Task to carry out:
Starting at the first line of the data below, retype every line up to and including the one containing "const shellHeight = 262;".

Begin Supplied data

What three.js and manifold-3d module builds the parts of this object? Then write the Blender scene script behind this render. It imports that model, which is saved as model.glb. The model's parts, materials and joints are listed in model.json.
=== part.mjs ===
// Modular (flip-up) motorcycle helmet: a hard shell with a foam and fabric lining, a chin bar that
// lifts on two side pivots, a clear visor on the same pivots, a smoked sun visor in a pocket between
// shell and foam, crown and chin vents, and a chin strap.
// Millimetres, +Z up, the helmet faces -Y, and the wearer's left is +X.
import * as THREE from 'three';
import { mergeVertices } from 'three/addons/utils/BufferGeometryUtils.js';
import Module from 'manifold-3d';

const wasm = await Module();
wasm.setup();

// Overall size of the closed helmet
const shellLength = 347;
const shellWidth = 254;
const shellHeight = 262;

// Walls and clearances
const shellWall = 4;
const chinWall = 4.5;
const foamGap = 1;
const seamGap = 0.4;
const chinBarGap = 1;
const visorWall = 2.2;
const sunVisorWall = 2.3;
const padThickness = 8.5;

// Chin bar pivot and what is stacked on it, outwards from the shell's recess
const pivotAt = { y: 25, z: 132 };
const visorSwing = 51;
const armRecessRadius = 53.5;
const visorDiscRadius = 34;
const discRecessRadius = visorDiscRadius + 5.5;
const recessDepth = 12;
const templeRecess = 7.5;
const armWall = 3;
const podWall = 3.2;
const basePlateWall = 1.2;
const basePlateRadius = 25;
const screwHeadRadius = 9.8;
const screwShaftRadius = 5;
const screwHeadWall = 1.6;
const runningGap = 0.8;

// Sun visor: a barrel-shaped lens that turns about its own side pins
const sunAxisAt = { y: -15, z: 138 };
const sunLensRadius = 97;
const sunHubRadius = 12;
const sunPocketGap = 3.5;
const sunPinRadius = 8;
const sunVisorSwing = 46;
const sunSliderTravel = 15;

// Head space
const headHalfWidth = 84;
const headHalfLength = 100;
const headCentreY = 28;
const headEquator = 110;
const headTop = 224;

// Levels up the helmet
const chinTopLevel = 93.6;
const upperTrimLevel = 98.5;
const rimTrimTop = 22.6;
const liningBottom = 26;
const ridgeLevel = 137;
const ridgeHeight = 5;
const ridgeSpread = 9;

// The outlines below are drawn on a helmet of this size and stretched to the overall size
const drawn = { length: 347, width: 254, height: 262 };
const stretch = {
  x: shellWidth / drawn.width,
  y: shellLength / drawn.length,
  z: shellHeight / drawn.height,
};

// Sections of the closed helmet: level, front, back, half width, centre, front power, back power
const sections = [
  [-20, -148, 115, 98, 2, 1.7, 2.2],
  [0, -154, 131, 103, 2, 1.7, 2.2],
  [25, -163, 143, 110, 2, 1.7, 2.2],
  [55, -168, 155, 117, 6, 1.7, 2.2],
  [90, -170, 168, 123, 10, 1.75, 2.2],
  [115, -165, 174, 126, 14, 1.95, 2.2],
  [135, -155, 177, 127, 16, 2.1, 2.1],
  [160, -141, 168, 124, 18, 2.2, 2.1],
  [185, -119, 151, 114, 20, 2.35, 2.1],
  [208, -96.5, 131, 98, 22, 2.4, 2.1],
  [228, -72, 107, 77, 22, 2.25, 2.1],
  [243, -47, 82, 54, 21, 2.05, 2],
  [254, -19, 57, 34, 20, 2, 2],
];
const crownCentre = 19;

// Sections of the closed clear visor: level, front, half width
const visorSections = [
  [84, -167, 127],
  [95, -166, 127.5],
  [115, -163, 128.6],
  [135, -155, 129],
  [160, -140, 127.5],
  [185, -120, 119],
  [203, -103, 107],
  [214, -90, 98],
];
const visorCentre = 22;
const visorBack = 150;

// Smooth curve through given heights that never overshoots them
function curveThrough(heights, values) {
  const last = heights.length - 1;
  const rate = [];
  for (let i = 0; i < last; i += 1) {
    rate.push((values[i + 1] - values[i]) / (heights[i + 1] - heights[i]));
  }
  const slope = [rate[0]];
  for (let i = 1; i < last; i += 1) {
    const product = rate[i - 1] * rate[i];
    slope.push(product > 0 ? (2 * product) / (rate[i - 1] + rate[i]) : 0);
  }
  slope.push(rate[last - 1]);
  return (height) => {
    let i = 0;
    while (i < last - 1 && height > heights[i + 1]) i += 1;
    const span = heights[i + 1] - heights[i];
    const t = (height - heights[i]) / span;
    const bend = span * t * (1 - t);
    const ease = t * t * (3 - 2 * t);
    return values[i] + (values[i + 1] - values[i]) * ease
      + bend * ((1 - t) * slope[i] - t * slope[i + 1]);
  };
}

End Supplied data

Response:
What three.js and manifold-3d module builds the parts of this object? Then write the Blender scene script behind this render. It imports that model, which is saved as model.glb. The model's parts, materials and joints are listed in model.json.
=== part.mjs ===
// Modular (flip-up) motorcycle helmet: a hard shell with a foam and fabric lining, a chin bar that
// lifts on two side pivots, a clear visor on the same pivots, a smoked sun visor in a pocket between
// shell and foam, crown and chin vents, and a chin strap.
// Millimetres, +Z up, the helmet faces -Y, and the wearer's left is +X.
import * as THREE from 'three';
import { mergeVertices } from 'three/addons/utils/BufferGeometryUtils.js';
import Module from 'manifold-3d';

const wasm = await Module();
wasm.setup();

// Overall size of the closed helmet
const shellLength = 347;
const shellWidth = 254;
const shellHeight = 262;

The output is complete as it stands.